FLETCHER, NC -- In the first remarks of his three-day bus tour through North Carolina and Virginia, President Obama asked for bipartisan passage of components of his jobs bill -- before blasting Republicans on their jobs plan.

“My plan says we're going to put teachers back in the classroom, construction workers back to work rebuilding America, rebuilding our schools, tax cuts for small businesses,” he said here. “And then you got their plan, which is let's have dirtier air, dirtier water, less people with health insurance.”

The president dismissed the Republican’s ideas as ineffective. “One of the same economists that took a look at our plan took a look at the Republican plan, and they said, ‘Well, this won't do much to help the economy in the short term.” Obama continued, “We could actually lose jobs with their plan.”

He also tried to turn a negative -- having to break his bill up into its component pieces to get it through Congress, after the Senate blocked the full measure last week -- into a positive. “We’re going to break up my jobs bill. Maybe they just couldn't understand the whole thing all at once,” Obama said with a touch of humor. “I'm going to ask members of Congress to vote on one component of the plan, which is whether we should put hundreds of thousands of teachers back in the classroom and cops back on the street and firefighters back to work.”

Last month, the White House estimated that this part of the plan would cost about $35 billion and go towards aiding the states in preventing more teacher and first-responder layoffs. White House Press Secretary Jay Carney said he expects an announcement from Senate Majority Leader Harry Reid soon on when and how this part of the bill will be voted on. (It is unclear how this component or any individual part of the jobs plan will be paid for.)

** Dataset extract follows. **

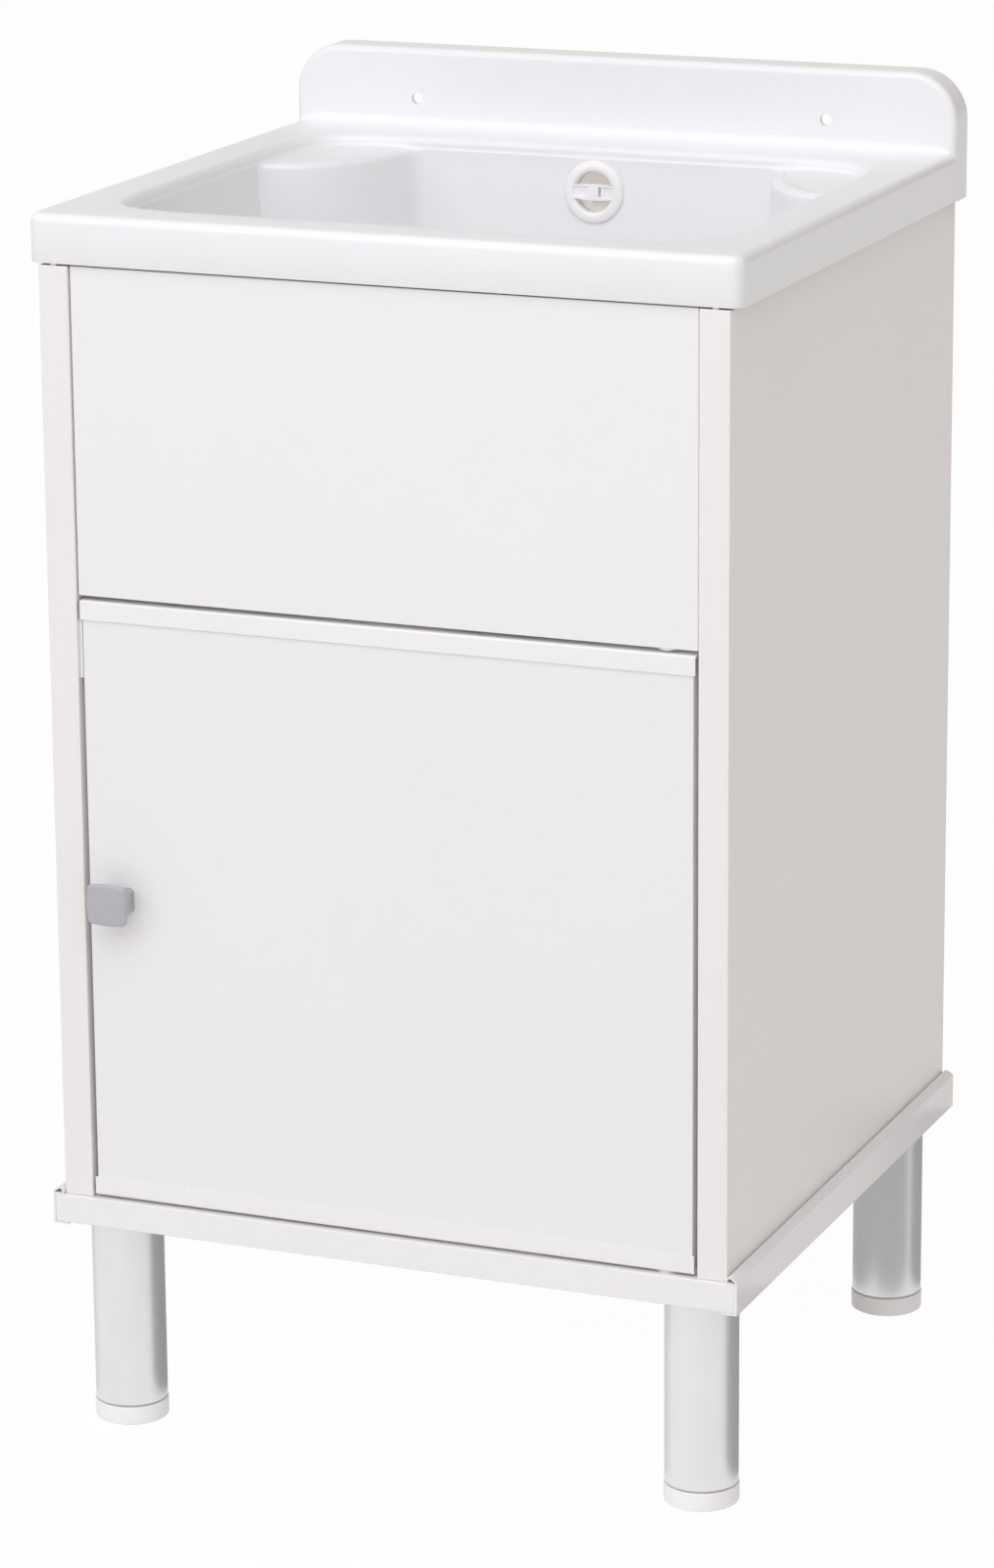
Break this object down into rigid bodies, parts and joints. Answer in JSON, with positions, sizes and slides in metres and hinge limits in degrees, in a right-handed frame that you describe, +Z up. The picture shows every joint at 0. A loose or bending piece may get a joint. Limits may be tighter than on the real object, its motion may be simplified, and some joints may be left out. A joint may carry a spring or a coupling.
{
  "type": "laundry sink cabinet",
  "caption": "Moulded laundry sink with soap shelves and splashback on a hollow-panel cabinet with a pivoted door, trap and four adjustable tube legs.",
  "frame": {"origin": "on the floor, under the centre of the bounding box", "axes": "+X to the right seen from the front, +Y to the wall behind, +Z up; the door faces -Y"},
  "size_m": [0.5, 0.4774, 0.906],
  "materials": {
    "tub_plastic": "glossy moulded plastic",
    "panel_plastic": "smooth extruded plastic",
    "door_plastic": "smooth extruded plastic",
    "white_pipe": "satin moulded plastic",
    "hose_plastic": "soft ribbed plastic",
    "fitting_plastic": "satin moulded plastic",
    "black_rubber": "matt rubber",
    "stainless": "satin stainless steel",
    "zinc_steel": "zinc-plated steel",
    "magnet_ferrite": "matt ferrite",
    "knob_grey": "satin grey plastic",
    "leg_grey": "smooth extruded tube",
    "foot_white": "satin moulded plastic"
  },
  "bodies": {
    "cabinet": {"tub": "tub_plastic", "overflow_rosette": "white_pipe", "overflow_screw": "stainless", "overflow_gasket": "black_rubber", "overflow_elbow": "white_pipe", "overflow_hose": "hose_plastic", "waste_flange": "stainless", "waste_screw": "stainless", "waste_gasket": "black_rubber", "waste_body": "white_pipe", "tailpipe": "white_pipe", "tailpipe_nut": "white_pipe", "trap_body": "white_pipe", "trap_inlet_nut": "white_pipe", "trap_cup": "white_pipe", "trap_outlet_nut": "white_pipe", "trap_outlet_pipe": "white_pipe", "left_side_panel": "panel_plastic", "right_side_panel": "panel_plastic", "front_fascia": "panel_plastic", "upper_rear_rail": "panel_plastic", "lower_rear_rail": "panel_plastic", "base_panel": "panel_plastic", "base_left_cap": "panel_plastic", "base_right_cap": "panel_plastic", "corner_brackets": "fitting_plastic", "bracket_screws": "zinc_steel", "upper_pivot_bush": "fitting_plastic", "lower_pivot_bush": "fitting_plastic", "catch_body": "fitting_plastic", "catch_magnet": "magnet_ferrite", "leg_tube_front_left": "leg_grey", "leg_tube_front_right": "leg_grey", "leg_tube_rear_left": "leg_grey", "leg_tube_rear_right": "leg_grey", "leg_socket_front_left": "fitting_plastic", "leg_socket_front_right": "fitting_plastic", "leg_socket_rear_left": "fitting_plastic", "leg_socket_rear_right": "fitting_plastic", "leg_insert_front_left": "fitting_plastic", "leg_insert_front_right": "fitting_plastic", "leg_insert_rear_left": "fitting_plastic", "leg_insert_rear_right": "fitting_plastic", "leg_bolts": "zinc_steel"},
    "door": {"door_panel": "door_plastic", "door_top_cap": "door_plastic", "door_bottom_cap": "door_plastic", "door_knob": "knob_grey", "knob_screw": "zinc_steel", "upper_pivot_pin": "zinc_steel", "lower_pivot_pin": "zinc_steel", "catch_strike": "zinc_steel"},
    "foot_front_left": {"foot_front_left": "foot_white"},
    "foot_front_right": {"foot_front_right": "foot_white"},
    "foot_rear_left": {"foot_rear_left": "foot_white"},
    "foot_rear_right": {"foot_rear_right": "foot_white"}
  },
  "joints": [
    {"name": "door_hinge", "type": "hinge", "parent": "cabinet", "child": "door", "pos_m": [0.1977, -0.21075, 0.4], "axis": [0, 0, 1], "range_deg": [0, 105]},
    {"name": "foot_front_left_screw", "type": "slide", "parent": "cabinet", "child": "foot_front_left", "axis": [0, 0, -1], "range_m": [0, 0.02]},
    {"name": "foot_front_right_screw", "type": "slide", "parent": "cabinet", "child": "foot_front_right", "axis": [0, 0, -1], "range_m": [0, 0.02]},
    {"name": "foot_rear_left_screw", "type": "slide", "parent": "cabinet", "child": "foot_rear_left", "axis": [0, 0, -1], "range_m": [0, 0.02]},
    {"name": "foot_rear_right_screw", "type": "slide", "parent": "cabinet", "child": "foot_rear_right", "axis": [0, 0, -1], "range_m": [0, 0.02]}
  ]
}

Obama's tone was not lost on congressional Republicans. Speaker John Boehner's press secretary fired off a note calling the president’s words “hyperbole,” adding that it was the speaker and Majority Leader Eric Cantor who “first proposed working together to break up the president’s bill to see parts of it passed.”

Obama's fired-up rhetoric -- coupled with the big black bus waiting to whisk the president to his next event in Miller’s Creek, NC and previously unannounced stops like at Countryside BBQ Chicken in Marion, NC -- was also not lost on an audience that chanted “four more years” in the middle of the speech.

Obama quickly tried to quiet them, “I appreciate the 'four more years,' but right now I'm thinking about the next 13 month. Because, yes, we've got an election coming up, but that election is a long ways away and a lot of folks can't wait.”